然而,她刚要冲出大门,却被两侧突然伸过来的手牢牢捉住,两个男人轻松将她整个人架起来,快速奔往后巷暗处。
“救命啊……绑架!救命啊!有人绑架……”文晓篆放声大喊,看不太清身边两个人的脸,只觉得鼻息间有一股刺鼻的草药味,刚吸了一口,她就昏昏沉沉地合上眼。
等李宸翰打晕了对手,再出来找人时,文晓篆已经被带到海岛以东礁石遍布的地方,他寻遍屋前屋后都不见人影,只好迅速召集手下进行全岛搜索。
另一方面,没过多久,文晓篆就被一股刺鼻的酸味熏醒,睁眼便看到跟前的人正收起一个小罐,月光下她看到一张熟悉的脸。
那张温文尔雅的俊脸上没有过去的暖心微笑,而是欲言又止的纠结。
“幕后主使真的是你?”文晓篆张口就质问他:“你为什么杀人?没有谁有权利结束别人的性命!我居然还两次包庇你……”
说到这里,她又矛盾地打住,眼前这个看似善良的医生,她当然不忍心看着他死在李宸翰的刀下,可是他却分明和死者脱不了干系。
淳于放静静看着她宣泄情绪,等她安静下来才缓缓解释道:“卿且少歇,听吾一言。
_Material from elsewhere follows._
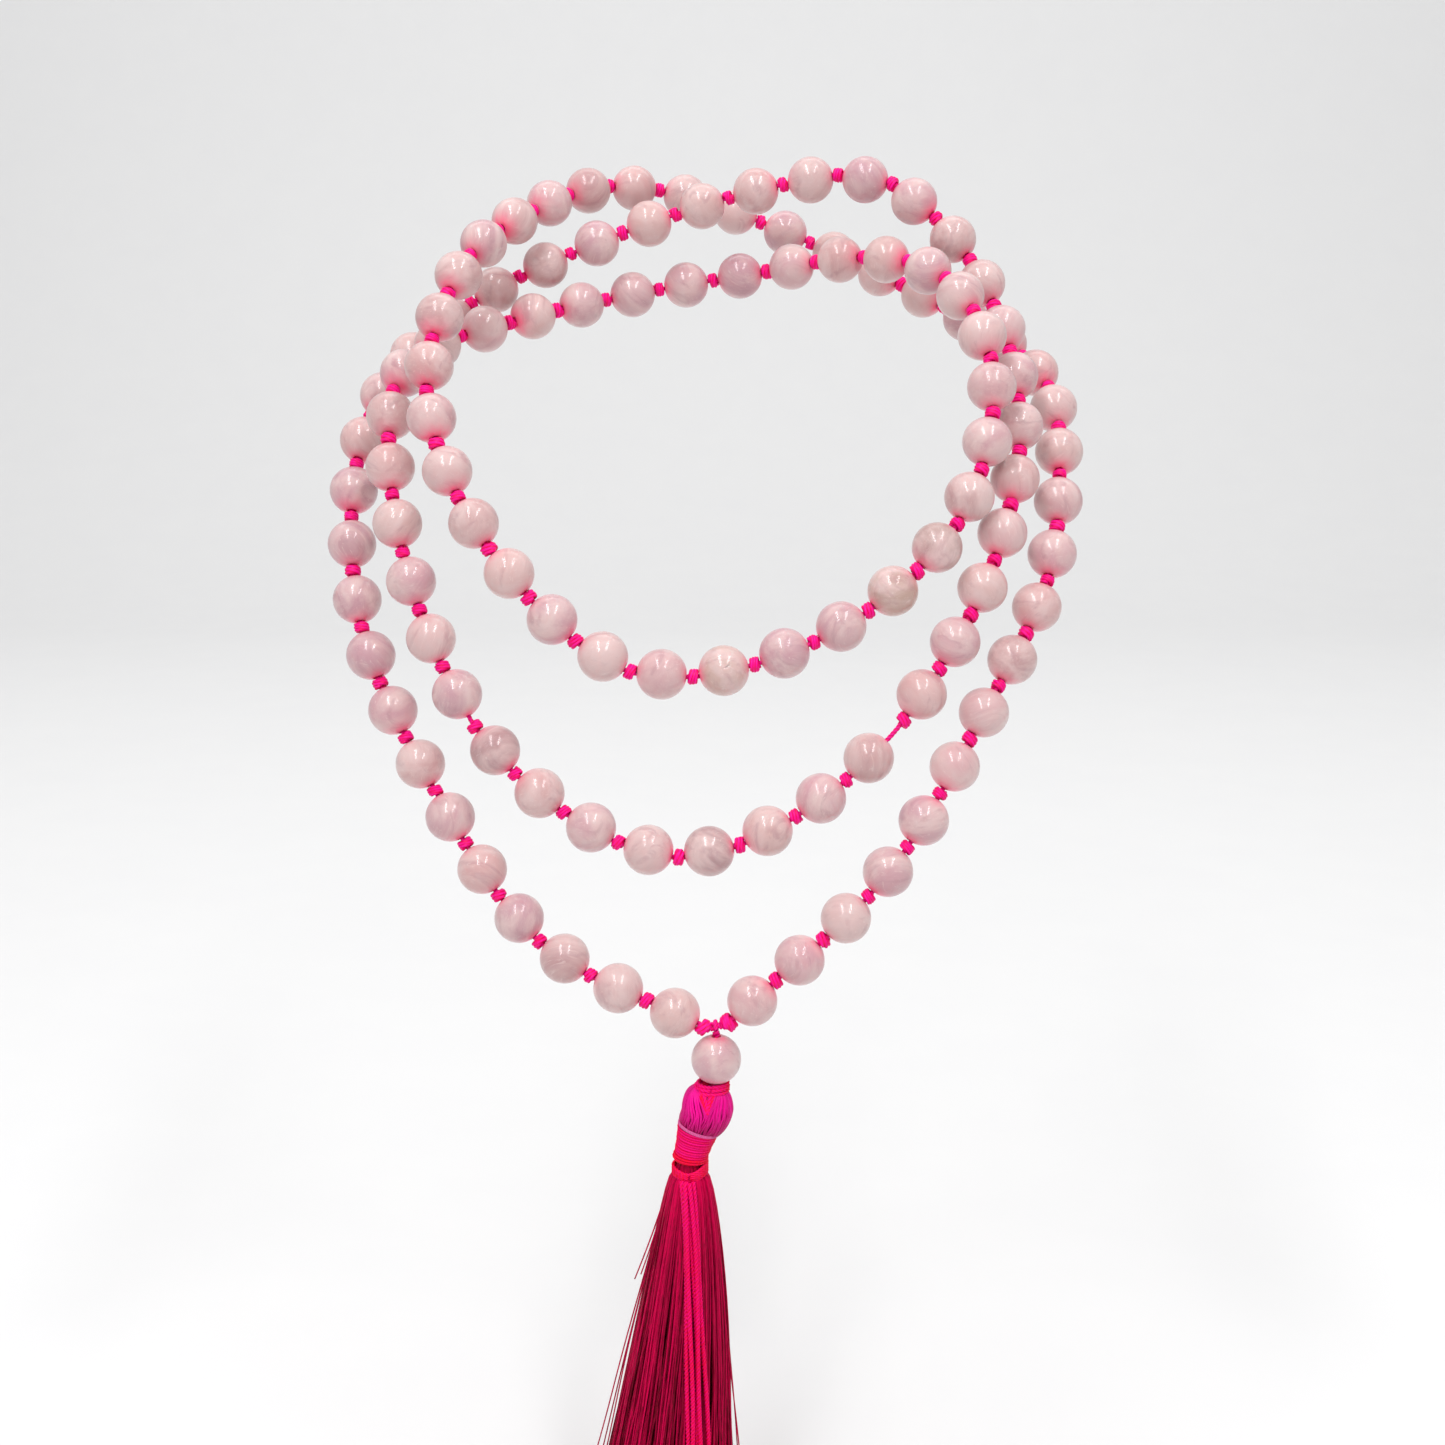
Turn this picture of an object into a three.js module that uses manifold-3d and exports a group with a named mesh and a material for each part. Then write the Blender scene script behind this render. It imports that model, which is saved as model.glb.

岛上数十老者皆身患重病,时日不多,备受煎熬,吾实不忍,乃出此下策,结果其性命,免其病痛矣。”
“这么说来,你还是出于善心要早早结束他们的痛苦咯?”文晓篆半信半疑地问道:“他们得了什么病,真的没救了吗?”
“此病乃风疾也,病人多恍惚,喑不能言,家属劳心劳力而无能为矣。”淳于放摇头叹气,背靠着礁石望向远处月光映出的海岸线。
文晓篆看着他迷人的侧脸,脑子里想着他描述的疾病,听起来有点像现代的中风,那确实是不治之症呢!但他因此而提前让人断气似乎又不太对,可是病人那么痛苦地活着对人对己也确实是一种折磨和负担。
理智和道德在心里斗争,文晓篆无法去评价他的做法到底是对还是错,这时,淳于放忽然转过头来看她:“吾初见卿之时,便终日难忘,然卿终非此地居民,误入是非不宜久留,吾愿助卿造船脱逃。”
听说造船,文晓篆眼睛一亮,郑重确认道:“造船逃走?这么爽快?你就不怕李宸翰知道了找你麻烦吗?”
淳于放认真地看着她,说道:“卿若不嫌弃,吾愿与卿远走高飞,终生为伴。”
“啊?”这……不是私奔嘛?文晓篆震惊得一时语塞,脑中有一瞬是狂喜的,但马上又被惨痛的回忆打回原形。
古代人应该比现代更重视传宗接代,如果这个温文尔雅的古代医生知道她不能生孩子,还会向她表白吗?
脑子里各种矛盾在打交道时,一张俊脸悄然凑过来,等文晓篆回神时,两片湿软的唇已经贴上她的唇。
“唔?淳于……唔唔……”她只是稍微推拒了一下,淳于放就退开了,一双明亮的眼睛默默凝视着她,月亮的余光在他眼里蒙上一层深情,文晓篆怔怔地看着他,按在他胸膛的手不再往前推,两人默契地再次贴近彼此,听着海浪声,沉浸在柔情的湿吻中。